Taken line by line, Gary Lightbody's lyrics on Snow Patrol's third album, Final Straw, don't say much: "Ways and Means" features the line, "Is there a t-shirt I can wear/ 'Cause I'm soaking look at me." "Grazed Knees" contains the banal couplet, "Your breakfast will get cold/ I really have to go." And "Spitting Games" veers dangerously close to high school poetry: "My heart is bursting in your perfect eyes/ As blue as oceans and as pure as skies." But taken together, these not-too-quotable lines add up to a surprising whole: an album as argument, wherein Lightbody pleads with lovers to consider his side of the story ("How to Be Dead"), or to give him another chance ("Grazed Knees"), or simply to notice him ("Spitting Games"). Rather than dwelling the dissolved romances of his past, Lightbody dwells in the here-and-now, speaking not to his audience but to his lovers, and candidly reveals a centrifuge of conflicting emotions and awkward confessions.

Writing in plainspoken lyrics that sound like the kind of speech you rehearse in your head for days, Lightbody has carved himself a niche among confessional singer/songwriters by documenting the gradual accumulation of grievances and recriminations that creates a rift between two people who ostensibly love each other. The problems he describes usually aren't as tangible or as black-and-white as, say, cheating, but Lightbody still manages to make these small predicaments dramatic and compelling.

If the lyrics carry the feelings, then the music itself is restrained: tastefully plaintive vocals and churning guitars generate rigid, unwavering tempos that approximate dance music. It's a more sophisticated sound than that of the band's previous albums, or of Lightbody's side project, The Reindeer Section. In addition to adding guitarist Nathan Connolly, Snow Patrol have brought in producer Garret "Jacknife" Lee (formerly of the band Compulsion), who gathers elements from the Pixies and My Bloody Valentine, as well as from more obvious sources like Radiohead, into a straightforward, polished sound that works well for the first half of Final Straw.

The pristine quality of Snow Patrol's music and Garret Lee's production, however, belies the rawness of Lightbody's words, and too often, the songs suffer from the contrast. It's not that there aren't bursts of noisy feedback or filtered vocals or the occasional programmed beats; it's that each one sounds perfectly placed, too tidy, so overthought and foreordained that the songs sound staid and stolid.

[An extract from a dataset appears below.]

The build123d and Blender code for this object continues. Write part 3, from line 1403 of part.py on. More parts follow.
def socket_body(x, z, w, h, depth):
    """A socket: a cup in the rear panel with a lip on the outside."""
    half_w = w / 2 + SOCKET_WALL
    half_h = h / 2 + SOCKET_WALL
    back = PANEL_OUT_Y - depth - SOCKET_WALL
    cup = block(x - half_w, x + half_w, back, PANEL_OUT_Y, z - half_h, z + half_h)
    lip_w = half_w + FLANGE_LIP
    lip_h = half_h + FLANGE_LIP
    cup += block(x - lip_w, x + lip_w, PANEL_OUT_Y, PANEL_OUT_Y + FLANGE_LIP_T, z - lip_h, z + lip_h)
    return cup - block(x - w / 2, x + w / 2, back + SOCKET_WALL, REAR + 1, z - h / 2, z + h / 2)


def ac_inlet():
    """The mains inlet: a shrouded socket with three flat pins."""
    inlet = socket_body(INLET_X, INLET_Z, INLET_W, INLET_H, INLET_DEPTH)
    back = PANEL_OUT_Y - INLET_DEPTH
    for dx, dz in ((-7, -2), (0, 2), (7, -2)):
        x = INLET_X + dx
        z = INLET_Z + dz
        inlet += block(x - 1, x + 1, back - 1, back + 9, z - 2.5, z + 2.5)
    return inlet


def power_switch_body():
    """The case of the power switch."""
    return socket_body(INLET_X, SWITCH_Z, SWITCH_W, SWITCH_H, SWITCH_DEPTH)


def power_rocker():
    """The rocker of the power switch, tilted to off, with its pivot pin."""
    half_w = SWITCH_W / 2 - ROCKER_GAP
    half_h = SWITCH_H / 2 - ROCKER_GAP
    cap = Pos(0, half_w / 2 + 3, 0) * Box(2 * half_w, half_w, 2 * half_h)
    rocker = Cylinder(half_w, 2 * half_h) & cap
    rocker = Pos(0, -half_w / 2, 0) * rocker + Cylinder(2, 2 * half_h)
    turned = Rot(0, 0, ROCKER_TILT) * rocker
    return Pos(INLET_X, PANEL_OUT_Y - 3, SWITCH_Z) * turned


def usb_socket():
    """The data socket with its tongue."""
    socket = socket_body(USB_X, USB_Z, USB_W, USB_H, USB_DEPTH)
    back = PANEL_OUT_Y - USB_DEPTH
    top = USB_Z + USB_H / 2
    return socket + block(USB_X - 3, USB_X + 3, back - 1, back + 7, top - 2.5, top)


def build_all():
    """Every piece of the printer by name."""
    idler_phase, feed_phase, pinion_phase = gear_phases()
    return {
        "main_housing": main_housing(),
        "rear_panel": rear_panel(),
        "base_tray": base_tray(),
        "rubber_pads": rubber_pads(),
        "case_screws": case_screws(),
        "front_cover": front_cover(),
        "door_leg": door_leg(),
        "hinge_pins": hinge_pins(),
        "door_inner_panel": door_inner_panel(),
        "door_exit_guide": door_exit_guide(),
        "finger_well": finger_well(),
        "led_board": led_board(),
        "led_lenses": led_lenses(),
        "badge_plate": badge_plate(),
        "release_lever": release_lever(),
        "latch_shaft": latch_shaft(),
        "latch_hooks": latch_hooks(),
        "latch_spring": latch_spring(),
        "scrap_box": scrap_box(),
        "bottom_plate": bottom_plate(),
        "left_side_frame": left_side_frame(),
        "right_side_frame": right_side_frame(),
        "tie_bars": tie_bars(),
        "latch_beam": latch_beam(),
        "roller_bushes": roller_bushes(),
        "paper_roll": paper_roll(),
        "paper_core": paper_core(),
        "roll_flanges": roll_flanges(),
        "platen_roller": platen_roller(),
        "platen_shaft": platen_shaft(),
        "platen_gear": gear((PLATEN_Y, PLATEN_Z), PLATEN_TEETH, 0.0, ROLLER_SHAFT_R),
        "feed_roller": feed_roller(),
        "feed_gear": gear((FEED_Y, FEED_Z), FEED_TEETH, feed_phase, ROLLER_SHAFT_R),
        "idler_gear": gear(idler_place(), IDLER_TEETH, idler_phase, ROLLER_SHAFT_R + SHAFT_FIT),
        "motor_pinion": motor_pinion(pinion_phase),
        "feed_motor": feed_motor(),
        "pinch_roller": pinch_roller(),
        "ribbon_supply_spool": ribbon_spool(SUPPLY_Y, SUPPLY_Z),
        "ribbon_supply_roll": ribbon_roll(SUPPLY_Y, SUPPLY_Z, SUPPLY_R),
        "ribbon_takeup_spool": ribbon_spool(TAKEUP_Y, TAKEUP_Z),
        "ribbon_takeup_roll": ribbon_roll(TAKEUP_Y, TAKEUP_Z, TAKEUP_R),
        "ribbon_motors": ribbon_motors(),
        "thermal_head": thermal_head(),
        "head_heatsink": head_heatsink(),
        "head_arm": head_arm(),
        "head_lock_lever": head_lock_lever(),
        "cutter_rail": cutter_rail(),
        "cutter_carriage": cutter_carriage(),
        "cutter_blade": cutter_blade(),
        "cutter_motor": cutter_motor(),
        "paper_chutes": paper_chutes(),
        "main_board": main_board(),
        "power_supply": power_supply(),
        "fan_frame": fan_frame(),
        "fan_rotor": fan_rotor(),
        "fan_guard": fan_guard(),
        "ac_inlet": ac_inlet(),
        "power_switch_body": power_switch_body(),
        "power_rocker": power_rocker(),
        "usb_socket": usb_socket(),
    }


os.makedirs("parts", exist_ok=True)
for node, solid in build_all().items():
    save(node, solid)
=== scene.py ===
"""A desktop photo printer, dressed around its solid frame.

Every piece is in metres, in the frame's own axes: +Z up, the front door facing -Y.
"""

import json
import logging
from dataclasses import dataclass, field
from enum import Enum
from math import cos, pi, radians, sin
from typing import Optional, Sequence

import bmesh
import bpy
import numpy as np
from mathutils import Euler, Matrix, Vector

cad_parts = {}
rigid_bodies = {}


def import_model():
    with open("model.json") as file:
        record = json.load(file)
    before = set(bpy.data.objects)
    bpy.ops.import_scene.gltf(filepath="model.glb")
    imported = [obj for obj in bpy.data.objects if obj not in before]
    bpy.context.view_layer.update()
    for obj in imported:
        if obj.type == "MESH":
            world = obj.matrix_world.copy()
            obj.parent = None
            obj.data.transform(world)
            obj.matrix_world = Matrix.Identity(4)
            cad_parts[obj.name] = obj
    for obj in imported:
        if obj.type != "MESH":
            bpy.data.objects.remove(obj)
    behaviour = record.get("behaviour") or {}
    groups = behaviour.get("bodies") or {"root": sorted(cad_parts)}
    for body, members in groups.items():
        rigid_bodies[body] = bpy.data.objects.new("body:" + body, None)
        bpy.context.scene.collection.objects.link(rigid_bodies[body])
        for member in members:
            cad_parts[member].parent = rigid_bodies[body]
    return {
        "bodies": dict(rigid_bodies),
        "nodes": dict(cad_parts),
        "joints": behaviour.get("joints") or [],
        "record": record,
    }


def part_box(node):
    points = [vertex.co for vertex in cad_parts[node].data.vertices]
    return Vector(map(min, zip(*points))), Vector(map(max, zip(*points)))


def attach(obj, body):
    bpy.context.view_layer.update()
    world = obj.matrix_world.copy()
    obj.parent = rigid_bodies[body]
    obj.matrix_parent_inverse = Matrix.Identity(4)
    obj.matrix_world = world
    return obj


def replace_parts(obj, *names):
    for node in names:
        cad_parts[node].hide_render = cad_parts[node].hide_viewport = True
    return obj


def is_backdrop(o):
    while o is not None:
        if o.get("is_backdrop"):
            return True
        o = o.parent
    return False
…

This is especially noticeable in the middle of Final Straw, when Snow Patrol indulge in some Coldplay moments. "Run" exists solely for its uplifting, if oddly fatalistic, chorus ("Light up, light up/ As if you have a choice"), which will surely have concertgoers raising their lighters during the inevitable second-encore singalong. Actually, the song is unapologetically anthemic, until Lee throws in some schmaltzy strings at the climax that practically cry out to score the big smooch in some teen-friendly romantic comedy.

Deploying more upbeat tempos and pop harmonies, "Ways and Means" and "Tiny Little Fractures" try to regain the momentum of the album's first half. But "Somewhere a Clock Is Ticking" crawls along at a slow pace, its gloomy atmosphere not quite enough to sustain it, and "Same" attempts a grand finale that only sounds redundant after "Run". As such, despite the surprising cohesion of its modest lyrics, Final Straw remains less than the sum of its parts.